How Fast Should I Listen To Audiobooks?
Choosing the right speed for listening to audiobooks can boost learning and enjoyment. Faster than 1× works—if you pick the right books, adjust gradually, and listen with intention.
Audiobooks are powerful productivity tools. You can listen in the car, on walks, at the gym—anywhere you have audio. Listening lets you learn while doing other things, something you can't do with a paper book. Research indicates retention isn't significantly lower when listening versus reading.
Many highly productive people don't stick to listening at standard 1× speed. They speed up to soak up more information in less time—while still following the content.
How Long Is an Average Audiobook?
- Most audiobooks are around 100,000 words, which typically works out to about 10–11 hours of listening at standard narration speed.
- Educational or self-help books tend to be shorter, often 5–8 hours long.
What Speeds Do People Use?
- Many listeners stay very close to 1× speed, but some try faster playback. One survey suggests a modest portion of users have experimented with 1.5× or higher.
- At 1.5× speed, a 6-hour book can be completed in around 4 hours. This saves time, but voice tone, pacing, and pauses can feel altered.
- The standard narration pace is usually in the range of 150-160 words per minute, which balances clarity and flow.
Which Books Suit Faster Listening?
Not all books are equally suited for accelerated listening. Here are some guidelines:
- Fiction / narrative works often include descriptive language, emotional tone, pauses. Listening too fast may cause you to miss nuance, character voices or tone.
- Fact-based / educational / self-help books are often more straightforward. If your goal is to extract key ideas rather than savour prose, faster speeds (1.5× to 2×) may work well.
- For books that require deep understanding (complex theory, technical detail, dense philosophy), slower speeds or standard pace may serve better.
How Fast Is Too Fast?
- Going above 2× speed often leads to diminishing returns in retention. Speech tends to sound unnatural, and comprehension may suffer.
- Some people can push to 3× for short bursts or review, but this often comes at the cost of enjoyment or deep absorption.
- Whether the voice is familiar (or very distinctive) can also make a difference—recognisable voices sped up tend to seem odd or harder to listen to.
Tips to Transition to Faster Listening
If you'd like to try speeding up your listening, here are ways to do it without losing comprehension:
- Start with something easy / low-stakes. A topic you're already familiar with or a book that you care less deeply about.
- Choose a moderate step first, such as 1.25× or 1.5×, before jumping to 2× or beyond.
- Always set the speed before you begin listening, rather than switching mid-book. Your brain adjusts better when it stays consistent.
- Listen while doing another task, like commuting or walking. You can afford a bit of drift in comprehension, and you'll adapt.
- Use good audio equipment – noise between you and your ears matters. Clear headphones or earbuds and minimal background noise help.
- Assess retention – after you finish, pause and reflect on how much you remember. If you've missed too much, dial the speed back.
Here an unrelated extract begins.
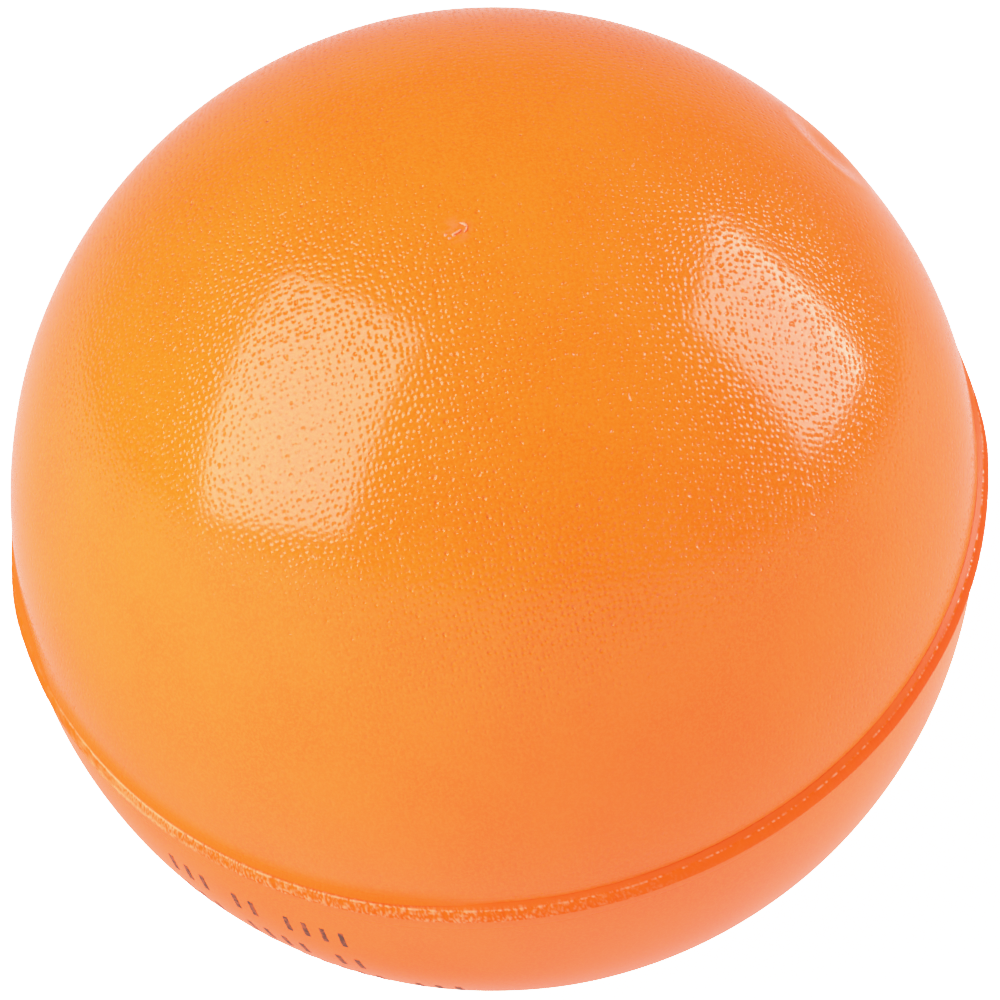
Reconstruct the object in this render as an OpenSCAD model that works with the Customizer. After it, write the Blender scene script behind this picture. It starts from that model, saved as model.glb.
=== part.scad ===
// Moulded foam ball: a one-shot polyurethane foam ball with an integral skin.
// Two cup-shaped mould halves meet on a raised band around the ball's waist.
// Origin at the ball's centre, +Z along the mould axis towards the vented upper pole.

/* [Ball] */
// Diameter of each moulded half, across its rim
ball_d = 63; // [45:0.5:90]
// Distance along the mould axis between the centres of the two halves
half_gap = 1.7; // [1.4:0.1:3]
// Thickness of the dense skin over the cellular core
skin_t = 1.2; // [0.8:0.1:2]
// Sideways shift of the lower mould half towards -X
mould_shift = 0.32; // [0:0.02:0.4]

/* [Parting band] */
// Height of the raised band that the mould's rim leaves
band_h = 1.35; // [1:0.05:1.4]
// How far the band stands proud of the upper half
band_proud = 0.62; // [0.5:0.02:1]
// Radius of the hollow fillet between the upper half and the band's ledge
ledge_fillet = 0.25; // [0.1:0.05:0.3]
// Radius of the band's rounded upper edge
crest_r = 0.15; // [0.05:0.05:0.2]
// Bevel on the band's lower lip
lip_bevel = 0.08; // [0.02:0.02:0.2]

/* [Vent nib] */
// Diameter of the plug of foam left in the vent at the upper pole
vent_d = 0.9; // [0.6:0.1:1.4]
// Distance of the vent from the mould axis, towards +X
vent_x = 0.85; // [0:0.05:2]
// Height of the torn stub above the skin
nib_h = 0.22; // [0.1:0.02:0.4]
// Length of the torn flake that lies on the skin beside the stub
flake_l = 1.3; // [0.8:0.1:2]
// Width of the torn flake
flake_w = 0.5; // [0.3:0.05:0.8]
// Thickness of the torn flake
flake_t = 0.1; // [0.05:0.01:0.2]

/* [Dent] */
// Width of the shallow dent in the upper half
dent_d = 7.4; // [5:0.2:9]
// Depth of the dent below the ball's surface
dent_t = 0.45; // [0.4:0.05:0.6]
// Longitude of the dent, in degrees from +X
dent_lon = 26; // [0:1:90]
// Latitude of the dent, in degrees above the upper half's rim
dent_lat = 25.5; // [20:0.5:60]

/* [Printed mark] */
// Thickness of the ink
ink_t = 0.06; // [0.04:0.01:0.1]
// Height of each printed stroke
stroke_h = 2.2; // [1.5:0.1:3]
// Width of each printed stroke
stroke_w = 0.42; // [0.3:0.02:0.6]
// Distance from one stroke to the next
stroke_pitch = 1.3; // [1:0.05:1.6]
// Distance from one row of strokes to the next
row_pitch = 4.8; // [4:0.1:5.5]
// Longitude of the middle of the mark, in degrees from +X
mark_lon = -131; // [-180:1:180]
// Latitude of the row nearest to the band, in degrees
mark_lat = -9.4; // [-14:0.1:-8]

/* [Hidden] */
$fn = 120;
ball_r = ball_d / 2;
core_r = ball_r - skin_t;
upper_z = half_gap / 2;              // centre of the upper half, and its rim
lower_z = -half_gap / 2;             // centre of the lower half
band_top = upper_z;
band_low = band_top - band_h;
wall_h = band_low - lower_z;         // straight wall of the lower half, below the band
band_r = ball_r + band_proud;
beyond = 5;                          // how far a cutting shape runs past what it cuts

// The dent is cut by a large sphere: its rise over the dent's width gives its radius.
dent_r = dent_d / 2;
dent_rise = dent_t - (ball_r - sqrt(pow(ball_r, 2) - pow(dent_r, 2)));
dent_tool_r = (pow(dent_r, 2) + pow(dent_rise, 2)) / (2 * dent_rise);

// Where the vent's axis meets the surfaces of the upper half and of the core.
vent_r = vent_d / 2;
vent_skin_z = upper_z + sqrt(pow(ball_r, 2) - pow(vent_x, 2));
vent_core_z = upper_z + sqrt(pow(core_r, 2) - pow(vent_x, 2));
vent_root = 0.6;                     // how far the foam plug reaches into the core
nib_taper = 0.65;                    // the stub's tip, as a share of the vent's radius

// The printed rows: a stroke where the list has 1 and a space where it has 0.
MARK_ROWS = [
    [1, 1, 1, 1, 0, 1, 1, 0, 1, 1, 1],
    [1, 1, 0, 1, 1, 1, 1, 0, 1, 1, 1],
    [1, 1, 1, 0, 1, 1, 1, 1, 1, 0, 1, 1, 0, 1, 1, 1, 1, 1, 1],
];

SKIN = [0.95, 0.50, 0.13];
SKIN_LOW = [0.95, 0.49, 0.20];
BAND = [0.94, 0.42, 0.10];
FOAM = [0.97, 0.66, 0.36];
TORN = [0.98, 0.74, 0.56];
INK = [0.33, 0.20, 0.15];

// Half of a thick shape above (side = 1) or below (side = -1) a level.
module half_space(z, side) {
    reach = ball_r + beyond;
    translate([-reach, -reach, side > 0 ? z : z - reach]) cube([2 * reach, 2 * reach, reach]);
}

// The cellular core's outline: two half balls with a straight waist between them.
module core_body() {
    intersection() {
        translate([0, 0, upper_z]) sphere(r = core_r);
        half_space(upper_z, 1);
    }
    translate([0, 0, lower_z]) cylinder(r = core_r, h = half_gap);
    intersection() {
        translate([0, 0, lower_z]) sphere(r = core_r);
        half_space(lower_z, -1);
    }
}

// The foam plug that fills the vent, from inside the core up to a level.
module vent_plug(top) {
    low = vent_core_z - vent_root;
    translate([vent_x, 0, low]) cylinder(r = vent_r, h = top - low);
}

// Open-celled foam inside the skin. The vent's plug of foam is the nib's.
module foam_core() {
    color(FOAM) difference() {
        core_body();
        vent_plug(vent_core_z + beyond);
    }
}

// Dense smooth skin of the upper half, with the vent hole and the shallow dent.
module upper_skin() {
    color(SKIN) difference() {
        intersection() {
            translate([0, 0, upper_z]) sphere(r = ball_r);
            half_space(band_top, 1);
        }
        translate([0, 0, upper_z]) sphere(r = core_r);
        vent_plug(vent_skin_z + beyond);
        translate([0, 0, upper_z]) rotate([0, -dent_lat, dent_lon])
            translate([ball_r - dent_t + dent_tool_r, 0, 0]) sphere(r = dent_tool_r);
    }
}

// Dense smooth skin of the lower half, shifted sideways with its mould half.
module lower_skin() {
    color(SKIN_LOW) difference() {
        translate([-mould_shift, 0, 0]) {
            intersection() {
                translate([0, 0, lower_z]) sphere(r = ball_r);
                half_space(lower_z, -1);
            }
            translate([0, 0, lower_z]) cylinder(r = ball_r, h = wall_h);
        }
        core_body();
    }
}

// Outline of the band: hollow fillet, flat ledge, rounded crest, upright face, sharp lip.
module band_outline() {
    ledge_z = band_top - ledge_fillet;
    difference() {
        union() {
            translate([core_r, band_low + lip_bevel])
                square([band_r - core_r, ledge_z - band_low - lip_bevel]);
            translate([core_r, band_low]) square([band_r - lip_bevel - core_r, lip_bevel]);
            translate([core_r, ledge_z - crest_r])
                square([ball_r + ledge_fillet - core_r, ledge_fillet + crest_r]);
        }
        translate([ball_r + ledge_fillet, band_top]) circle(r = ledge_fillet);
        difference() {
            translate([band_r - crest_r, ledge_z - crest_r]) square(2 * crest_r);
            translate([band_r - crest_r, ledge_z - crest_r]) circle(r = crest_r);
        }
    }
}

// Raised band of trimmed flash on the parting line.
module parting_band() {
    color(BAND) rotate_extrude() band_outline();
}

// Torn stub of the foam that rose into the vent, with a flake lying beside it.
module vent_nib() {
    color(TORN) {
        vent_plug(vent_skin_z);
        translate([vent_x, 0, vent_skin_z]) cylinder(r1 = vent_r, r2 = vent_r * nib_taper, h = nib_h);
        intersection() {
            translate([0, 0, upper_z]) difference() {
                sphere(r = ball_r + flake_t);
                sphere(r = ball_r);
            }
            translate([vent_x - flake_l, -flake_w / 2, vent_core_z]) cube([flake_l, flake_w, beyond]);
        }
    }
}

// One printed stroke, as a curved film between two latitudes of the lower half.
module stroke(lon, lat) {
    half_lat = stroke_h / 2 / ball_r * 180 / PI;
    width = stroke_w / (ball_r * cos(lat)) * 180 / PI;
    reach = ball_r + beyond;
    rotate([0, 0, lon - width / 2]) rotate_extrude(angle = width) intersection() {
        difference() {
            circle(r = ball_r + ink_t);
            circle(r = ball_r);
        }
        polygon([
            [0, 0],
            reach * [cos(lat - half_lat), sin(lat - half_lat)],
            reach * [cos(lat + half_lat), sin(lat + half_lat)],
        ]);
    }
}

// Plain printed strokes in three rows on the lower half.
module printed_mark() {
    row_step = row_pitch / ball_r * 180 / PI;
    color(INK) translate([-mould_shift, 0, lower_z]) for (row = [0:len(MARK_ROWS) - 1]) {
        lat = mark_lat - row * row_step;
        step = stroke_pitch / (ball_r * cos(lat)) * 180 / PI;
        last = len(MARK_ROWS[row]) - 1;
        for (i = [0:last])
            if (MARK_ROWS[row][i] == 1) stroke(mark_lon - (i - last / 2) * step, lat);
    }
}

foam_core();
upper_skin();
lower_skin();
parting_band();
vent_nib();
printed_mark();
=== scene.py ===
import math
from collections import namedtuple

import bpy
import numpy as np
from mathutils import Matrix, Vector, noise


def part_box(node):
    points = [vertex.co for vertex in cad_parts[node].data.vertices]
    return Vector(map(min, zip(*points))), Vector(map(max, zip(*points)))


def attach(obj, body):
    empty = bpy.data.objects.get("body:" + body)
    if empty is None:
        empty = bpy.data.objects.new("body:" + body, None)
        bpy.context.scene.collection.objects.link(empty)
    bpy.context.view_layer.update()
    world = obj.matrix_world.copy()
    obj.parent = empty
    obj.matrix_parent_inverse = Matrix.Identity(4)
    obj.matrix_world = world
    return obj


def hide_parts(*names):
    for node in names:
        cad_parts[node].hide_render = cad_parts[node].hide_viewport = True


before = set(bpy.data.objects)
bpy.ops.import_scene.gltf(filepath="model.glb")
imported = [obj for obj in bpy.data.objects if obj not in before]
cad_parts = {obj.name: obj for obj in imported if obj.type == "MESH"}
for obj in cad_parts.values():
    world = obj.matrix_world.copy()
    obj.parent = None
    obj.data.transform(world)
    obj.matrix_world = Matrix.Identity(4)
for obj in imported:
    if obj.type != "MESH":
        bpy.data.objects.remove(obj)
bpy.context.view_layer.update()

# A moulded foam ball. Lengths are in metres, in the frame of the CAD model.
MM = 0.001
TAU = 2 * math.pi

# ---------------------------------------------------------------- sizes from the frame
upper_low, upper_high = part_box("upper_skin")
lower_low, lower_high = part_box("lower_skin")
band_low, band_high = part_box("parting_band")
core_low, core_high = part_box("foam_core")

BALL_R = (upper_high.x - upper_low.x) / 2
CORE_R = (core_high.x - core_low.x) / 2
BAND_R = (band_high.x - band_low.x) / 2
UPPER_C = Vector((0, 0, upper_low.z))
LOWER_C = Vector(((lower_low.x + lower_high.x) / 2, 0, lower_low.z + BALL_R))
WALL_TOP = lower_high.z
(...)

Finding Your Ideal Listening Speed
Here are some personal experiments you can try to discover what speed works best for you:
- For books read for pleasure, try 1.25× to 1.5× and see whether you still enjoy the flow.
- For information-dense or reference-style books, try 1.75× or 2×, but take notes or pause often.
- Periodically try a chapter at 1× to compare how much more you appreciate tone, pauses, characterisation or nuance.
- Over time, your "comfortable fast speed" may shift upward, especially if you regularly practise faster listening.
Why It Matters
Adjusting how fast you listen isn't about racing through books—it's about aligning speed with purpose. If your goal is learning, idea exposure or review, faster speeds can multiply your output. If your goal is enjoyment, relaxation or literary appreciation, slower speeds preserve texture and tone.
By choosing speed deliberately—and adjusting depending on content—you can listen more efficiently without sacrificing what you get out of the book. As you gain experience, the right speed will become intuitive and every listening session becomes more satisfying.